The big takeaway in all of this for me, is that being constrained can help us all to create with more immediacy and with fewer distractions and blockages on the road to completion. Music creation, in my opinion, has become unnecessarily intertwined with technology and doing small things to help restore the separation between the two does nothing but help us all to create more, create better, and create more better!
With respect to Matisse, I would rather not fight with my rig. The old analog setup had too many distractions to me, like stopping and rewinding tapes and short recording times. But I get your point. I've still got my R24 (just had it out last week). It's got the advantages of digital with the basic workflow of a portastudio cassette. You don't need to use all the effects, just plug in mics, set levels and record away! Best of all, for setting up and recording a group's practice or writing session, you've got 6 hours of uninterrupted recording.

As for not using plugins, etc, if you were turning EQ and pan knobs, adding reverb ,etc. then you were using self contained "plugins" There's no difference to me between turning a knob and clicking on a list of effects and adjusting the tone. A pan control is a pan control, physically or virtually. There's nothing in the DAW playbook that says you have to comp or cut and paste, any more than a tape means you can't edit a section (Punch In/Punch Out has been around for DECADES).

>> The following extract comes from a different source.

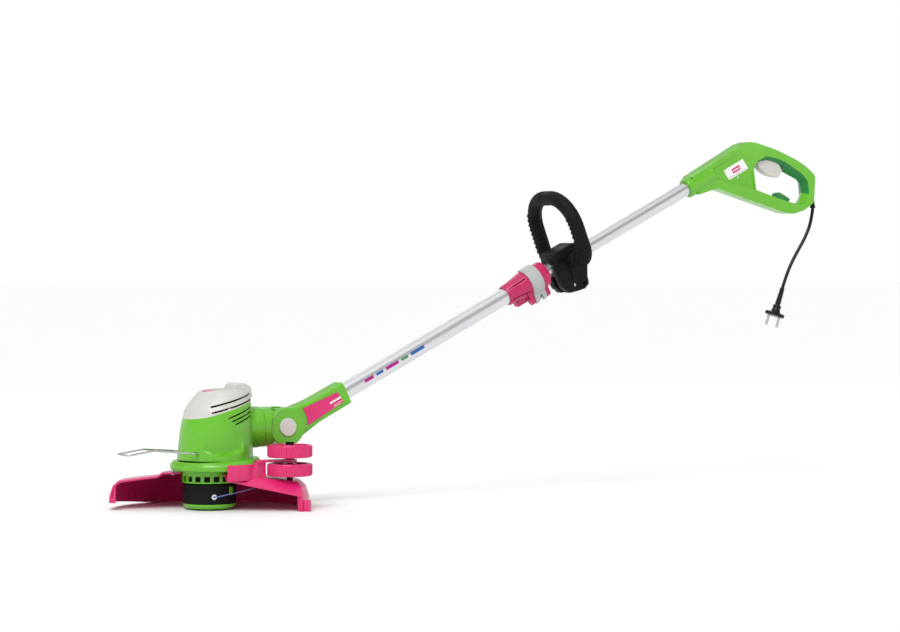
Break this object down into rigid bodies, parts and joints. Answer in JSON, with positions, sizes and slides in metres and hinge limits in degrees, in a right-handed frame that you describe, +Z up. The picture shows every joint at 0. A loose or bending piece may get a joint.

It's like cars, you can't find a new car with a manual tranny, no A/C, no air bags, AM radio and roll up windows. Yeah, there are people who still drive and restore '50s and 60s cars, but very few people actually use them for daily drivers, or pack up the family to drive from Chicago to Florida in mid July. For me, a tape deck is like a '60 Vette: very cool, a bit of a status boost, expensive as hell, somewhat uncomfortable and really impractical for most stuff. Route 66 was a fun show, but that was 60 years ago!